### [PROBLEM REQUIREMENTS]
Only the lines starting at the one with "obj.parent = empty" and ending at the one with "BUSHING = (0.5, 0.66, 0)" should be copied, exactly and with both ends kept.

### [INFORMATION SUPPLIED]
#####

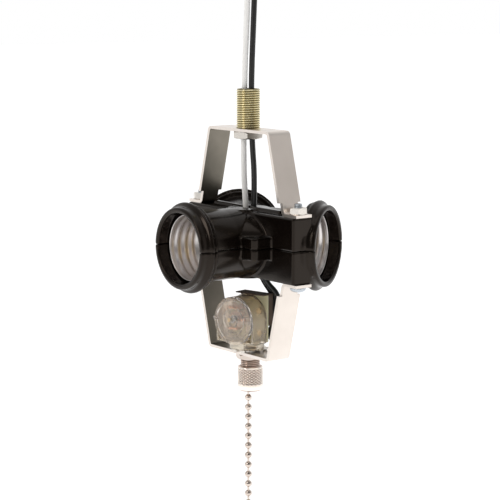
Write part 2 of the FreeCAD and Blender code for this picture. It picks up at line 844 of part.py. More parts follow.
def make_switch_works():
    """The drum and bridge on their axle, the return spring, the fixed contacts and the rivets."""
    side = DRUM_AXIS_X
    centre = size("switch_centre")
    loose_hole = "axle_dia / 2 + thread_ease"
    drum_at = (side, size("drum_back"), centre)
    drum = tube("drum", "drum_radius", loose_hole, "drum_thick", drum_at, FACING_FRONT)
    node("ratchet_drum", drum, SWITCH_SPOT)

    half_bridge = size("bridge_length") / 2
    corner = (side - half_bridge, size("bridge_front"), centre - size("bridge_width") / 2)
    bar = block("bridge_bar", corner, "bridge_length", "strip_thick", "bridge_width")
    bridge_hole = cutter("bridge_hole", (side, size("bridge_front"), centre), loose_hole, FACING_FRONT)
    node("bridge_contact", cut("bridge", bar, bridge_hole), SWITCH_SPOT)

    axle_at = (side, size("axle_back"), centre)
    axle = primitive("Cylinder", "axle", axle_at, FACING_FRONT, Radius="axle_dia / 2", Height="axle_length")
    node("drum_axle", axle, SWITCH_SPOT)

    radius = size("spring_radius")
    helix = Part.makeHelix(size("spring_pitch"), size("spring_length"), radius)
    wire_end = Part.makeCircle(size("spring_wire") / 2, Vector(radius, 0, 0), Vector(0, 1, 0))
    coil = Part.Wire(helix).makePipeShell([Part.Wire(wire_end)], True, True)
    spring = feature_of("return_spring_coil", coil)
    spring.Placement = Placement(Vector(side, size("spring_back"), centre), FACING_FRONT)
    node("return_spring", spring, SWITCH_SPOT)

    for name in ("upper", "lower"):
        corner = (size("contact_start"), size("contact_front"), centre + size(f"contact_{name}"))
        strip = block(f"{name}_strip", corner, "contact_length", "contact_depth", "strip_thick")
        node(f"fixed_contact_{name}", strip, SWITCH_SPOT)

    rivets = []
    for number, (x, height) in enumerate(BOARD_RIVETS, start=1):
        rivet = primitive(
            "Cylinder",
            f"board_rivet_{number}",
            (x, size("switch_back"), centre + height),
            FACING_FRONT,
            Radius="board_rivet_dia / 2",
            Height="board_rivet_length",
        )
        rivets.append(rivet)
    node("terminal_rivets", compound("board_rivets", rivets), SWITCH_SPOT)


def bell_points():
    """Half the bell nut: threaded onto the bushing above, with a round mouth for the chain below."""
    return [
        ("bell_mouth / 2", "bell_low"),
        ("bell_dia / 2 - bell_round", "bell_low"),
        ("bell_dia / 2 - bell_round * 0.3", "bell_low + bell_round * 0.5"),
        ("bell_dia / 2", "bell_low + bell_round * 1.4"),
        ("bell_dia / 2", "bell_top - bell_chamfer"),
        ("bell_dia / 2 - bell_chamfer", "bell_top"),
        ("bushing_dia / 2 + thread_ease", "bell_top"),
        ("bushing_dia / 2 + thread_ease", "bushing_low - bell_room"),
        ("bell_mouth / 2", "bushing_low - bell_shoulder"),
    ]


def make_bushing_and_bell():
    """The bushing that holds the switch in the lower strap, with its washer, nut and bell."""
    shift = Placement(BUSHING_SHIFT, UPRIGHT)
    seat = -size("strap_top") + size("strap_thick")
    bushing_at = (0, 0, size("bushing_low"))
    length = "base_low - bushing_low"
    bushing = tube("bushing", "bushing_dia / 2", "bushing_bore / 2", length, bushing_at)
    node("threaded_bushing", bushing, shift)

    washer_hole = "bushing_dia / 2 + washer_ease"
    washer = [tube("washer_ring", "washer_radius", washer_hole, "washer_thick", (0, 0, seat))]
    corner = (size("tooth_start"), -size("tooth_width") / 2, seat)
    for i in range(WASHER_TEETH):
        tooth = block(f"tooth_{i}", corner, "tooth_length", "tooth_width", "tooth_thick")
        washer.append(turned_to(tooth, 360 * i / WASHER_TEETH))
    node("tooth_washer", fuse("washer", washer), shift)

    low = -size("strap_top") - size("under_nut_thick")
    hole = "bushing_dia / 2 + thread_ease"
    nut = hex_nut("under_nut", "under_nut_corners", "under_nut_thick", hole, (0, 0, low), 40)
    node("bushing_locknut", nut, shift)
    node("knurled_bell", revolved("bell", bell_points()), shift)


# ---------------------------------------------------------------- pull chain


def bead_string(name, first, count):
    """Beads in a row, one pitch apart, as separate solids of one node."""
    beads = []
    for i in range(count):
        at = (0, 0, first - i * size("bead_pitch"))
        beads.append(primitive("Sphere", f"{name}_{i}", at, Radius="bead_dia / 2"))
    return beads


def link_string(name, first, count):
    """The wire between neighbouring beads, as separate solids that stop just inside the beads."""
    links = []
    radius = size("bead_dia") / 2
    for i in range(count):
        top = first - i * size("bead_pitch")
        low = top - size("bead_pitch") + radius - size("link_sunk")
        links.append(
            primitive(
                "Cylinder",
                f"{name}_{i}",
                (0, 0, low),
                Radius="wire_dia / 2",
                Height="bead_pitch - bead_dia + 2 * link_sunk",
            )
        )
    return links


def loose_link(name, bead):
    """The wire below a swivelling bead. It clears that bead and stops just inside the next."""
    low = bead - size("bead_pitch") + size("bead_dia") / 2 - size("link_sunk")
    return primitive(
        "Cylinder",
        name,
        (0, 0, low),
        Radius="wire_dia / 2",
        Height="bead_pitch - bead_dia - link_gap + link_sunk",
    )


def tassel_points():
    """Half the small bell that closes the chain, from its top downwards."""
    return [
        ("tassel_hole", "0"),
        ("tassel_neck - tassel_wall", "0"),
        ("tassel_neck", "-tassel_top"),
        ("tassel_neck", "-tassel_length * 0.4"),
        ("tassel_dia / 2", "-tassel_length + tassel_flare"),
        ("tassel_dia / 2 - tassel_wall / 2", "-tassel_length"),
        ("tassel_dia / 2 - tassel_wall", "-tassel_length"),
        ("tassel_neck - tassel_wall", "-tassel_length * 0.45"),
        ("tassel_neck - tassel_wall", "-tassel_top"),
        ("tassel_hole", "-tassel_top"),
    ]


def make_chain():
    """The pull wire and its stem beads, the swivelling bead, the hanging beads and the end bell."""
    pitch = size("bead_pitch")
    stem = size("stem_bead")
    stem_count = int(size("stem_beads"))
    top_bead = stem + (stem_count - 1) * pitch
    node("stem_beads", compound("stem_bead_group", bead_string("stem_bead_ball", top_bead, stem_count)))
    wires = link_string("stem_link", top_bead, stem_count - 1)
    pull_wire_low = top_bead + size("bead_dia") / 2 - size("link_sunk")
    pull_wire_top = size("switch_centre") + size("pull_wire_end")
    wires.append(
        primitive(
            "Cylinder",
            "pull_wire",
            (0, 0, pull_wire_low),
            Radius="wire_dia / 2",
            Height=str(pull_wire_top - pull_wire_low),
        )
    )
    node("stem_wire", compound("stem_wire_group", wires))

    first = stem - pitch
    node("swivel_bead", primitive("Sphere", "swivel_ball", (0, 0, first), Radius="bead_dia / 2"))
    node("swivel_link", loose_link("swivel_wire", stem))

    second = first - pitch
    count = int(size("chain_beads"))
    node("chain_beads", compound("chain_bead_group", bead_string("chain_ball", second, count)))
    links = [loose_link("chain_top_wire", first), *link_string("chain_wire", second, count - 1)]
    node("chain_links", compound("chain_link_group", links))

    last = second - (count - 1) * pitch
    tassel = revolved("tassel", tassel_points(), at=(0, 0, last + size("tassel_seat")))
    node("end_bell", tassel)


# ---------------------------------------------------------------- leads


def rounded_route(points, reach=0.45):
    """Straight runs joined by tangent arcs, and the arcs' radii.

    Each arc takes up a share of the shorter of its two runs, its reach."""
    edges, radii = [], []
    at = points[0]
    for before, corner, after in zip(points, points[1:], points[2:]):
        into = (corner - before).normalize()
        out = (after - corner).normalize()
        turn = into.getAngle(out)
        trim = reach * min((corner - before).Length, (after - corner).Length)
        start = corner - into * trim
        end = corner + out * trim
        radius = trim / math.tan(turn / 2)
        bisector = (out - into).normalize()
        centre = corner + bisector * (radius / math.cos(turn / 2))
        middle = centre - bisector * radius
        edges.append(Part.LineSegment(at, start).toShape())
        edges.append(Part.Arc(start, middle, end).toShape())
        radii.append(radius)
        at = end
    edges.append(Part.LineSegment(at, points[-1]).toShape())
    return Part.Wire(edges), radii


def make_lead(name, route, diameter):
    """One insulated lead along a route of points, with its length and radii printed."""
    points = [Vector(*p) for p in route]
    path, radii = rounded_route(points)
    start = (points[1] - points[0]).normalize()
    section = Part.Wire(Part.makeCircle(diameter / 2, points[0], start))
    solid = path.makePipeShell([section], True, False)
    share = solid.Volume / (math.pi * diameter**2 / 4 * path.Length)
    listed = ", ".join(f"{radius:.1f}" for radius in radii)
    print(f"{name}: {path.Length:.1f} mm, volume share {share:.4f}, radii {listed}")
    node(name, feature_of(name + "_tube", solid))


SUPPLY_ROUTES = {
    "black": [
        (1.2, 1.9, 13.0),
        (1.6, 2.2, 26.0),
        (0.9, 1.3, 42.0),
        (0.7, 1.0, 57.0),
        (0.9, 1.1, 72.0),
        (1.3, 1.5, 87.0),
        (1.5, 2.0, 101.0),
    ],
    "white": [
        (-0.8, -0.6, 13.0),
        (-1.2, -1.3, 26.0),
        (-1.3, -1.5, 42.0),
        (-1.0, -1.3, 57.0),
        (-0.8, -1.3, 72.0),
        (-0.5, -0.7, 87.0),
        (-0.1, -0.4, 101.0),
    ],
}
SWITCH_ROUTES = {
    "switch_lead_live": [
        (3.9, 2.2, -11.5),
        (4.3, 5.0, -17.0),
        (6.4, 8.2, -22.5),
        (6.8, 8.9, -29.0),
        (6.4, 8.8, -34.5),
        (5.2, 7.2, -39.2),
        (4.4, 4.15, -40.9),
    ],
    "switch_lead_load": [
        (6.4, 1.6, -11.5),
        (7.6, 3.6, -16.8),
        (10.2, 7.6, -21.5),
        (10.6, 8.8, -28.0),
        (9.9, 8.6, -34.0),
        (8.6, 7.2, -39.0),
        (7.4, 4.95, -40.9),
    ],
}


def make_leads():
    for colour, route in SUPPLY_ROUTES.items():
        make_lead(f"supply_lead_{colour}", route, size("lead_dia"))
        last, end = Vector(*route[-2]), Vector(*route[-1])
        strand = primitive(
            "Cylinder",
            f"{colour}_strand",
            end,
            Rotation(Vector(0, 0, 1), end - last),
            Radius="strand_dia / 2",
            Height="strand_length",
        )
        node(f"bare_strands_{colour}", strand)
    for name, route in SWITCH_ROUTES.items():
        make_lead(name, route, size("lead_dia"))


# ---------------------------------------------------------------- the whole object


def main():
    make_nipple()
    make_hanger_locknut()
    make_yoke("upper_yoke", UPRIGHT)
    make_yoke("lower_yoke", UPSIDE_DOWN)
    make_clamp_hardware()
    make_body()
    for number in SOCKET_TURNS:
        make_socket(number)
    make_live_spider()
    make_neutral_ring()
    make_switch_case()
    make_switch_cover()
    make_switch_board()
    make_switch_works()
    make_bushing_and_bell()
    make_chain()
    make_leads()
    DOC.recompute()

    for obj in DOC.Objects:
        if "Invalid" in obj.State or "Error" in obj.State:
            raise RuntimeError(f"{obj.Name} failed: {obj.State}")
    os.makedirs("parts", exist_ok=True)
    for name, obj in NODES.items():
        shape = obj.Shape
        if shape.isNull() or not shape.isValid() or not shape.Solids:
            raise RuntimeError(f"{name} is not a valid solid")
        shape.exportStep(f"parts/{name}.step")
    print(f"{len(NODES)} nodes written")


main()
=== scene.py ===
import json
import math

import bmesh
import bpy
from mathutils import Matrix, Vector


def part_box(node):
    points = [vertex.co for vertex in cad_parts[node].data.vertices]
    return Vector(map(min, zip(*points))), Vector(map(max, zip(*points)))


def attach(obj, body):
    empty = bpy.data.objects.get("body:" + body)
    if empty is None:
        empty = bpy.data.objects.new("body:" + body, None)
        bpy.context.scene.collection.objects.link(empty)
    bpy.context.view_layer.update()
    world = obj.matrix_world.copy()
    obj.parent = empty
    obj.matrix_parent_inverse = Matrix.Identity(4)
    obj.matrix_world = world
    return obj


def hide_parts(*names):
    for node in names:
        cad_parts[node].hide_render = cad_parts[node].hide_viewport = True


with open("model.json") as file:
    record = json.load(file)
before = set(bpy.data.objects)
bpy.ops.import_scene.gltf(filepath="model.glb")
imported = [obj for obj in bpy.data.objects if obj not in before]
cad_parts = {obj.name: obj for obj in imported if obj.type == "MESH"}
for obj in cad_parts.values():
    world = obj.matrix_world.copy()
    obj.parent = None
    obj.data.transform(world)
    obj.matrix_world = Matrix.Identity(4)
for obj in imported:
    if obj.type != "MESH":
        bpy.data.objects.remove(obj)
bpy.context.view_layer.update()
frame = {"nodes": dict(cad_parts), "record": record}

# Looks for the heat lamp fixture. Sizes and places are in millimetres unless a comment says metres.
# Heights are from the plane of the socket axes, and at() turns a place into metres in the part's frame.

MM = 0.001
TAU = math.tau
AXIS_DROP = 55.8  # how far the socket axes lie below the part's origin
WELD = 0.004  # points closer together than this become one
ON_AXIS = 0.001  # radius of an outline's points on its axis, which the weld then joins
BUSHING = (0.5, 0.66, 0)  # where the axis of the switch's bushing crosses the socket plane


def at(x, y, z):
    """A point given in millimetres from the socket plane, in the part's frame."""
    return Vector((x, y, z - AXIS_DROP)) * MM


# ---------------------------------------------------------------- materials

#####

### [RESULT OF THIS EXERCISE]
    obj.parent = empty
    obj.matrix_parent_inverse = Matrix.Identity(4)
    obj.matrix_world = world
    return obj


def hide_parts(*names):
    for node in names:
        cad_parts[node].hide_render = cad_parts[node].hide_viewport = True


with open("model.json") as file:
    record = json.load(file)
before = set(bpy.data.objects)
bpy.ops.import_scene.gltf(filepath="model.glb")
imported = [obj for obj in bpy.data.objects if obj not in before]
cad_parts = {obj.name: obj for obj in imported if obj.type == "MESH"}
for obj in cad_parts.values():
    world = obj.matrix_world.copy()
    obj.parent = None
    obj.data.transform(world)
    obj.matrix_world = Matrix.Identity(4)
for obj in imported:
    if obj.type != "MESH":
        bpy.data.objects.remove(obj)
bpy.context.view_layer.update()
frame = {"nodes": dict(cad_parts), "record": record}

# Looks for the heat lamp fixture. Sizes and places are in millimetres unless a comment says metres.
# Heights are from the plane of the socket axes, and at() turns a place into metres in the part's frame.

MM = 0.001
TAU = math.tau
AXIS_DROP = 55.8  # how far the socket axes lie below the part's origin
WELD = 0.004  # points closer together than this become one
ON_AXIS = 0.001  # radius of an outline's points on its axis, which the weld then joins
BUSHING = (0.5, 0.66, 0)  # where the axis of the switch's bushing crosses the socket plane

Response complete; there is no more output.